Exactly repeat the full listing that follows.

── RAW DATA ──

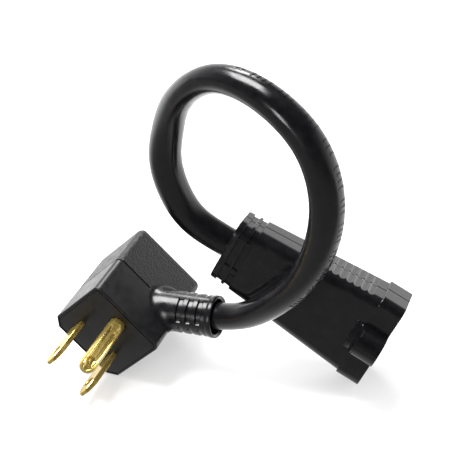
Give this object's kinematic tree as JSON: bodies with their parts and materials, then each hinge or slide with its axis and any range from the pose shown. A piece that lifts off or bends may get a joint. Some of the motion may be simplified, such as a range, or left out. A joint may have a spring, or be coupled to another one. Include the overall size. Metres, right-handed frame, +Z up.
{
  "type": "power adapter lead",
  "caption": "Short looped power adapter lead from an angled plug, with flat blades and a round ground pin, to a flat keyed connector with round sockets.",
  "frame": {"origin": "middle of the footprint of the plug and the connector, on the surface the lead rests on", "axes": "+Z up, +X from the plug towards the connector's mouth, -Y the way the plug's pins point"},
  "size_m": [0.0956, 0.056, 0.099],
  "materials": {
    "plug_front": "fine satin moulded black",
    "plug_rear": "coarse grained moulded black",
    "pin_carrier": "natural moulded, fine grain",
    "pins": "rolled and stamped brass, lightly polished",
    "strain_relief": "smooth glossy moulded black",
    "cord_jacket": "glossy extruded black",
    "line_core": "extruded black insulation",
    "neutral_core": "extruded white insulation",
    "ground_core": "extruded green insulation",
    "copper": "bare stranded copper, shown as one round wire",
    "connector_shell": "satin moulded black",
    "contact_carrier": "moulded dark grey, fine grain",
    "contacts": "turned brass tube, lightly oxidised"
  },
  "bodies": {
    "root": {"plug_front_shell": "plug_front", "plug_rear_shell": "plug_rear", "pin_carrier": "pin_carrier", "line_blade": "pins", "neutral_blade": "pins", "ground_pin": "pins", "strain_relief": "strain_relief", "cord_jacket": "cord_jacket", "line_insulation": "line_core", "neutral_insulation": "neutral_core", "ground_insulation": "ground_core", "line_conductor": "copper", "neutral_conductor": "copper", "ground_conductor": "copper", "connector_key_shell": "connector_shell", "connector_plain_shell": "connector_shell", "contact_carrier": "contact_carrier", "line_contact": "contacts", "neutral_contact": "contacts", "ground_contact": "contacts"}
  },
  "joints": []
}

───

**TASK ANSWER:**
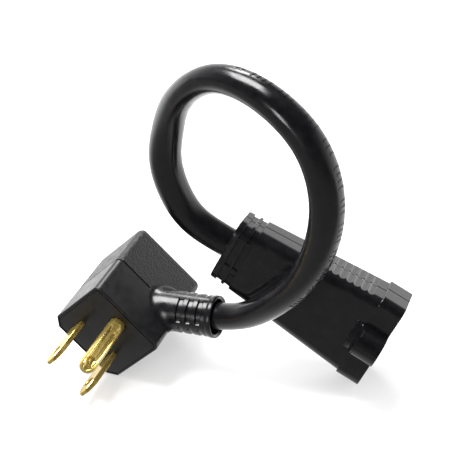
Give this object's kinematic tree as JSON: bodies with their parts and materials, then each hinge or slide with its axis and any range from the pose shown. A piece that lifts off or bends may get a joint. Some of the motion may be simplified, such as a range, or left out. A joint may have a spring, or be coupled to another one. Include the overall size. Metres, right-handed frame, +Z up.
{
  "type": "power adapter lead",
  "caption": "Short looped power adapter lead from an angled plug, with flat blades and a round ground pin, to a flat keyed connector with round sockets.",
  "frame": {"origin": "middle of the footprint of the plug and the connector, on the surface the lead rests on", "axes": "+Z up, +X from the plug towards the connector's mouth, -Y the way the plug's pins point"},
  "size_m": [0.0956, 0.056, 0.099],
  "materials": {
    "plug_front": "fine satin moulded black",
    "plug_rear": "coarse grained moulded black",
    "pin_carrier": "natural moulded, fine grain",
    "pins": "rolled and stamped brass, lightly polished",
    "strain_relief": "smooth glossy moulded black",
    "cord_jacket": "glossy extruded black",
    "line_core": "extruded black insulation",
    "neutral_core": "extruded white insulation",
    "ground_core": "extruded green insulation",
    "copper": "bare stranded copper, shown as one round wire",
    "connector_shell": "satin moulded black",
    "contact_carrier": "moulded dark grey, fine grain",
    "contacts": "turned brass tube, lightly oxidised"
  },
  "bodies": {
    "root": {"plug_front_shell": "plug_front", "plug_rear_shell": "plug_rear", "pin_carrier": "pin_carrier", "line_blade": "pins", "neutral_blade": "pins", "ground_pin": "pins", "strain_relief": "strain_relief", "cord_jacket": "cord_jacket", "line_insulation": "line_core", "neutral_insulation": "neutral_core", "ground_insulation": "ground_core", "line_conductor": "copper", "neutral_conductor": "copper", "ground_conductor": "copper", "connector_key_shell": "connector_shell", "connector_plain_shell": "connector_shell", "contact_carrier": "contact_carrier", "line_contact": "contacts", "neutral_contact": "contacts", "ground_contact": "contacts"}
  },
  "joints": []
}